Objective ▸
Up to and including the line with "const dome_steps = 9;", reproduce the listing below exactly, beginning at its first line.

Source data ▸
·····

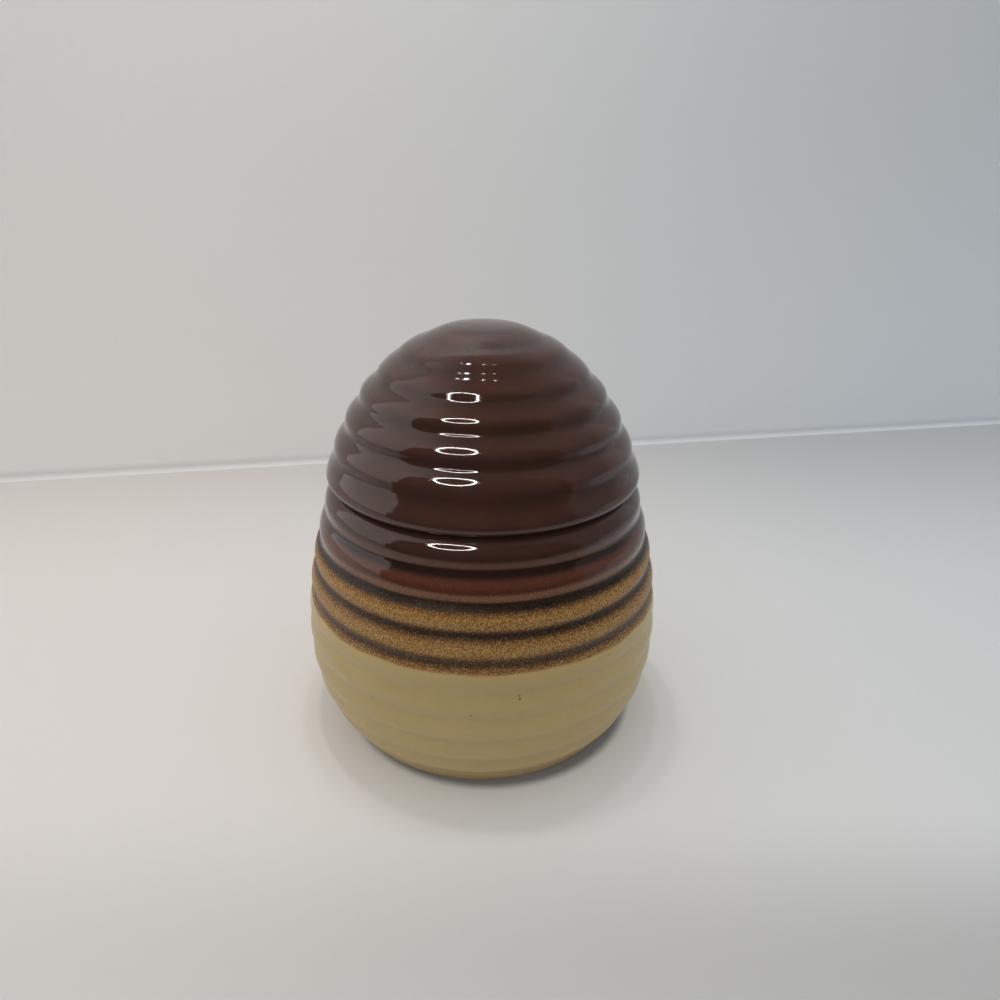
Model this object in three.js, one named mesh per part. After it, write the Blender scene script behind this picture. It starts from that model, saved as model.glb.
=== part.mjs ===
// Ceramic honey pot in the shape of a beehive: a ribbed, egg-shaped pot and a domed lid that
// lifts off. Millimetres, +Z up. The origin is on the axis, in the plane the foot stands on.
// Each piece is turned: one closed outline, revolved about the axis.

import * as THREE from 'three';

// Outside of the pot, on the mean line between rib crests and grooves
const belly_radius = 46.7;
const belly_height = 26.2;
const foot_radius = 38.2;
const rim_radius = 38.7;
const rim_height = 67;
const foot_curve_power = 2.4;
const shoulder_curve_power = 1.78;

// Outside of the lid, on the same mean line
const lip_radius = 39.95;
const dome_rise = 37.7;
const dome_rise_power = 1.25;
const dome_crown_power = 2.46;

// Ribs round both pieces, at even pitches along the surface, up and down from the seam. They
// fade out over the last stretch above the foot, and a smooth cap takes the place of the top ones.
// Their grooves are sharper than their crests, and each crest sags towards the groove below it.
const pot_rib_pitch = 7.22;
const lid_rib_pitch = 7.4;
const rib_depth = 0.74;
const groove_sharpness = 0.3;
const crest_sag = 0.15;
const foot_fade = 12;
const ribs_under_cap = 2;

// Walls and inside of the pot
const pot_wall = 4.6;
const floor_thickness = 5;
const floor_corner = 9;
const mouth_roll = 0.8;
const rim_brow = 3.2;

// Foot ring round a shallow recess
const foot_ring_width = 4.5;
const foot_recess_depth = 1.4;
const foot_roll = 1.1;

// Inside of the lid, with the collar that drops into the mouth and keeps the lid centred
const lid_wall = 4.2;
const lip_thickness = 4;
const lip_brow = 2.3;
const collar_wall = 3.2;
const collar_depth = 5.5;
const collar_clearance = 0.9;
const collar_roll = 0.9;
const seat_gap = 0.3;

// Fineness of the facets
const turn_segments = 48;
const rib_steps = 6;
const walk_steps = 2000;
const roll_steps = 2;
const brow_steps = 5;
const wall_steps = 9;
const corner_steps = 4;
const cap_steps = 5;
const dome_steps = 9;

// Glazes
const pot_glaze = { color: 0x8f7d56, roughness: 0.3, metalness: 0 };
const lid_glaze = { color: 0x3c2822, roughness: 0.15, metalness: 0 };

const quarter_turn = Math.PI / 2;
const [east, north, west, south] = [0, quarter_turn, Math.PI, -quarter_turn];
const point = (radius, height) => new THREE.Vector2(radius, height);
const shares = (steps) => Array.from({ length: steps + 1 }, (_, i) => i / steps);

// Mean line of the pot: one power curve swells from the foot to the belly, and another draws
// in from the belly to the rim.
function potRadius(height) {
  if (height < belly_height) {
    const below_share = (belly_height - height) / belly_height;
    return belly_radius - (belly_radius - foot_radius) * below_share ** foot_curve_power;
  }
  const above_share = (height - belly_height) / (rim_height - belly_height);
  return belly_radius - (belly_radius - rim_radius) * above_share ** shoulder_curve_power;
}

// Inside of the pot's wall at a height, one wall in from the mean line, square to it.
function potInside(height) {
  const rise = (rim_height - belly_height) / walk_steps;
  const slope = (potRadius(height + rise) - potRadius(height - rise)) / (rise + rise);
  return potRadius(height) - pot_wall * Math.hypot(1, slope);
}

// A dome's line, from its edge at angle east to the axis at angle north.
function domePoint(angle, edge_radius, rise, edge_height) {
  const radius_share = Math.cos(angle) ** (2 / dome_crown_power);
  const height_share = Math.sin(angle) ** (2 / dome_rise_power);
  return point(edge_radius * radius_share, edge_height + rise * height_share);
}

// Close places along a curve, with the distance walked to each.
function walk(curve_at) {
  const places = shares(walk_steps).map(curve_at);
  const walked = [0];
  places.slice(1).forEach((place, i) => walked.push(walked[i] + place.distanceTo(places[i])));
  return { places, walked, length: walked[walk_steps] };
}

// The point at a distance along a walked curve, moved off it to the curve's right.
function pointAlong(path, distance, offset) {
  const next = Math.max(path.walked.findIndex((walked) => walked >= distance), 1);
  const [start, end] = [path.places[next - 1], path.places[next]];
  const along = end.clone().sub(start).normalize();
  const place = start.clone().addScaledVector(along, distance - path.walked[next - 1]);
  return place.add(point(along.y, -along.x).multiplyScalar(offset));
}

// How far the ribs' wave stands off the mean line after a climb of so many ribs from the seam's
// groove. A climb is negative below the seam.
function ribSwell(climb) {
  const turn = climb * 2 * Math.PI;
  const sag = crest_sag * (1 - Math.cos(turn));
  return (-Math.cos(turn + groove_sharpness * Math.sin(turn) + sag) * rib_depth) / 2;
}

// The ribbed outline between two distances along a path, in steps that divide each rib evenly.
function ribbedOutline(path, rib_step, from, to, offset_at) {
  const [first, last] = [Math.ceil(from / rib_step), Math.floor(to / rib_step)];
  return shares(last - first).map((share) => {
    const distance = (first + (last - first) * share) * rib_step;
    return pointAlong(path, distance, offset_at(distance));
  });
}

// Arc of a rounded edge about its centre.
function roll(centre_radius, centre_height, radius, start, end, steps = roll_steps) {
  return shares(steps).map((share) => {
    const angle = start + (end - start) * share;
    return point(
      centre_radius + radius * Math.cos(angle),
      centre_height + radius * Math.sin(angle),
    );
  });
}

// Arc that leaves a ribbed outline at its first point, along its slope, and levels out at the
// piece's edge, where it faces straight up or down.
function edgeRoll([first, second], edge_height, facing) {
  const lean = Math.atan((second.x - first.x) / (first.y - second.y));
  const radius = (edge_height - first.y) / (Math.sin(facing) - Math.sin(lean));
  const centre_radius = first.x - radius * Math.cos(lean);
  const centre_height = edge_height - radius * Math.sin(facing);
  return roll(centre_radius, centre_height, radius, facing, lean, brow_steps);
}

function potOutline() {
  const floor_height = foot_recess_depth + floor_thickness;
  const corner_height = floor_height + floor_corner;
  const corner_centre = potInside(corner_height) - floor_corner;
  const corner = shares(corner_steps).slice(0, -1).map((share) => {
    const angle = south * (1 - share);
    return point(
      corner_centre + floor_corner * Math.cos(angle),
      corner_height + floor_corner * Math.sin(angle),
    );
  });
  const roll_height = rim_height - mouth_roll;
  const wall = shares(wall_steps).map((share) => {
    const height = corner_height + (roll_height - corner_height) * share;
    return point(potInside(height), height);
  });
  const mouth = roll(potInside(rim_height) + mouth_roll, roll_height, mouth_roll, west, north);

  // The outside runs down from the seam, and its ribs fade out towards the foot.
  const path = walk((share) => {
    const height = rim_height * (1 - share);
    return point(potRadius(height), height);
  });
  const rib_step = pot_rib_pitch / rib_steps;
  const foot_start = path.length - foot_roll - rib_step / 2;
  const outside = ribbedOutline(path, rib_step, rim_brow, foot_start, (distance) => {
    const fade_share = Math.min((path.length - distance) / foot_fade, 1);
    return -ribSwell(-distance / pot_rib_pitch) * fade_share;
  });
  const rim = edgeRoll(outside, rim_height, north);

  const foot_edge = potRadius(foot_roll) - foot_roll;
  const recess_edge = foot_edge - foot_ring_width;
  const foot = roll(foot_edge, foot_roll, foot_roll, east, south);

  return [
    point(0, floor_height), ...corner, ...wall, ...mouth.slice(1), ...rim, ...outside.slice(1), ...foot,
    point(recess_edge, 0), point(recess_edge - foot_recess_depth, foot_recess_depth),
    point(0, foot_recess_depth),
  ];
}

// Smooth cap over the crown: it swells out of the top groove, then follows the dome.
function crownCap(path, start) {
  const cap = shares(cap_steps).slice(1).map((share) => {
    const swell_share = Math.min(share + share, 1);
    const swell = (-Math.cos(swell_share * Math.PI) * rib_depth) / 2;
    return pointAlong(path, start + (path.length - start) * share, swell);
  });
  cap[cap.length - 1].x = 0;
  return cap;
}

function lidOutline() {
  const lip_height = rim_height + seat_gap;
  const path = walk((share) => domePoint(share * north, lip_radius, dome_rise, lip_height));
  const rib_step = lid_rib_pitch / rib_steps;
  const cap_start = (Math.floor(path.length / lid_rib_pitch) - ribs_under_cap) * lid_rib_pitch;
  const outside = ribbedOutline(path, rib_step, lip_brow, cap_start + rib_step / 2, (distance) =>
    ribSwell(distance / lid_rib_pitch),
  );
  const lip = edgeRoll(outside, lip_height, south);

  const collar_radius = potInside(rim_height) - collar_clearance;
  const collar_inside = collar_radius - collar_wall;
  const tip_height = lip_height - collar_depth + collar_roll;
  const tip_outside = roll(collar_radius - collar_roll, tip_height, collar_roll, east, south);
  const tip_inside = roll(collar_inside + collar_roll, tip_height, collar_roll, south, -west);

  const hollow_rise = dome_rise - lid_wall;
  const hollow_start = Math.asin((lip_thickness / hollow_rise) ** (dome_rise_power / 2));
  const hollow = shares(dome_steps).map((share) => {
    const angle = hollow_start + (north - hollow_start) * share;
    return domePoint(angle, lip_radius - lid_wall, hollow_rise, lip_height);
  });
  hollow[dome_steps].x = 0;

  return [
    ...crownCap(path, cap_start).reverse(), ...outside.slice(1).reverse(), ...lip.reverse(),
    point(collar_radius, lip_height), ...tip_outside, ...tip_inside,
    point(collar_inside, lip_height + lip_thickness), ...hollow,
  ];
}

// Revolves an outline that keeps its solid on the right; a lathe wants it on the left.
function turned(name, outline, glaze) {
  const geometry = new THREE.LatheGeometry(outline.reverse(), turn_segments);
  geometry.rotateX(quarter_turn);
  const mesh = new THREE.Mesh(geometry, new THREE.MeshStandardMaterial(glaze));
  mesh.name = name;
  return mesh;
}

const honey_pot = new THREE.Group();
honey_pot.add(turned('pot', potOutline(), pot_glaze), turned('lid', lidOutline(), lid_glaze));

export default honey_pot;
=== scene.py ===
"""Ceramic honey pot in the shape of a beehive: a ribbed pot and its domed lid, both glazed.

Metres, +Z up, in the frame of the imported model. The finely turned pieces stand for its two
nodes and ride on their bodies.
"""

import math
from bisect import bisect_left

import bpy
from mathutils import Matrix, Vector, noise


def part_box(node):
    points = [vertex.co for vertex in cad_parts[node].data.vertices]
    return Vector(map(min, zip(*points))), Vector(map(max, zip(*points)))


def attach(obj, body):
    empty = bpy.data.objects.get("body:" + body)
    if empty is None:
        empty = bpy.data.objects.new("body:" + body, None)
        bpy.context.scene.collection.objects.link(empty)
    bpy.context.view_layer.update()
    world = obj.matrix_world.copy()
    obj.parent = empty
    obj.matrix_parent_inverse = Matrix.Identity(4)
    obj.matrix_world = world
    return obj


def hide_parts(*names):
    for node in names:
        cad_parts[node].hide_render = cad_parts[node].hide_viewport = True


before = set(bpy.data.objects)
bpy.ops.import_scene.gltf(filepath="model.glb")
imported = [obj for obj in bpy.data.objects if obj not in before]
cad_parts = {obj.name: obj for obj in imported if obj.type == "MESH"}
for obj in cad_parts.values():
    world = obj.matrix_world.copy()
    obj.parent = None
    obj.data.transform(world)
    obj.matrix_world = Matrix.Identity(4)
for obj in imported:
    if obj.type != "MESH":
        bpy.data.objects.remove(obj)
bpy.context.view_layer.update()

mm = 0.001
full_turn = 2 * math.pi
half_turn = math.pi
quarter_turn = math.pi / 2

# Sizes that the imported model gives
pot_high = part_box("pot")[1]
lid_low, lid_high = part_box("lid")
rim_height = pot_high.z
crown_height = lid_high.z
collar_tip_height = lid_low.z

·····

Written answer ▸
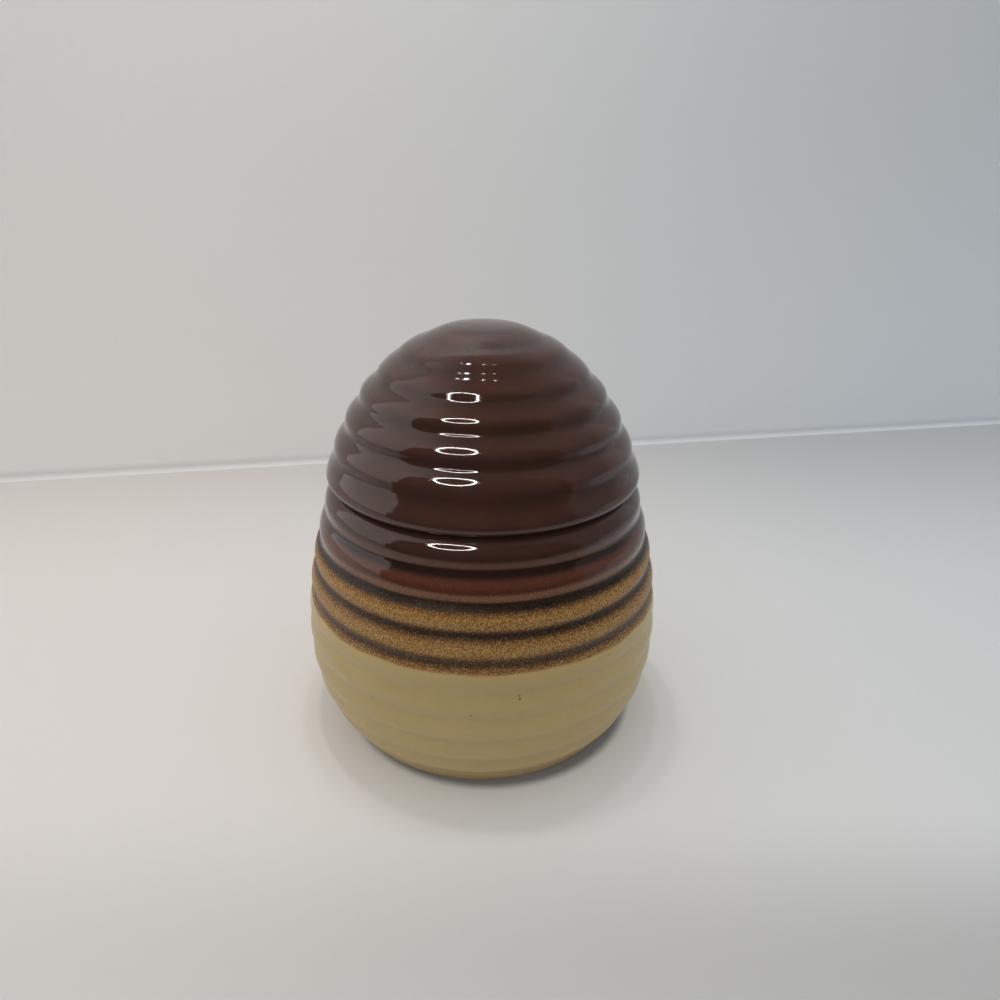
Model this object in three.js, one named mesh per part. After it, write the Blender scene script behind this picture. It starts from that model, saved as model.glb.
=== part.mjs ===
// Ceramic honey pot in the shape of a beehive: a ribbed, egg-shaped pot and a domed lid that
// lifts off. Millimetres, +Z up. The origin is on the axis, in the plane the foot stands on.
// Each piece is turned: one closed outline, revolved about the axis.

import * as THREE from 'three';

// Outside of the pot, on the mean line between rib crests and grooves
const belly_radius = 46.7;
const belly_height = 26.2;
const foot_radius = 38.2;
const rim_radius = 38.7;
const rim_height = 67;
const foot_curve_power = 2.4;
const shoulder_curve_power = 1.78;

// Outside of the lid, on the same mean line
const lip_radius = 39.95;
const dome_rise = 37.7;
const dome_rise_power = 1.25;
const dome_crown_power = 2.46;

// Ribs round both pieces, at even pitches along the surface, up and down from the seam. They
// fade out over the last stretch above the foot, and a smooth cap takes the place of the top ones.
// Their grooves are sharper than their crests, and each crest sags towards the groove below it.
const pot_rib_pitch = 7.22;
const lid_rib_pitch = 7.4;
const rib_depth = 0.74;
const groove_sharpness = 0.3;
const crest_sag = 0.15;
const foot_fade = 12;
const ribs_under_cap = 2;

// Walls and inside of the pot
const pot_wall = 4.6;
const floor_thickness = 5;
const floor_corner = 9;
const mouth_roll = 0.8;
const rim_brow = 3.2;

// Foot ring round a shallow recess
const foot_ring_width = 4.5;
const foot_recess_depth = 1.4;
const foot_roll = 1.1;

// Inside of the lid, with the collar that drops into the mouth and keeps the lid centred
const lid_wall = 4.2;
const lip_thickness = 4;
const lip_brow = 2.3;
const collar_wall = 3.2;
const collar_depth = 5.5;
const collar_clearance = 0.9;
const collar_roll = 0.9;
const seat_gap = 0.3;

// Fineness of the facets
const turn_segments = 48;
const rib_steps = 6;
const walk_steps = 2000;
const roll_steps = 2;
const brow_steps = 5;
const wall_steps = 9;
const corner_steps = 4;
const cap_steps = 5;
const dome_steps = 9;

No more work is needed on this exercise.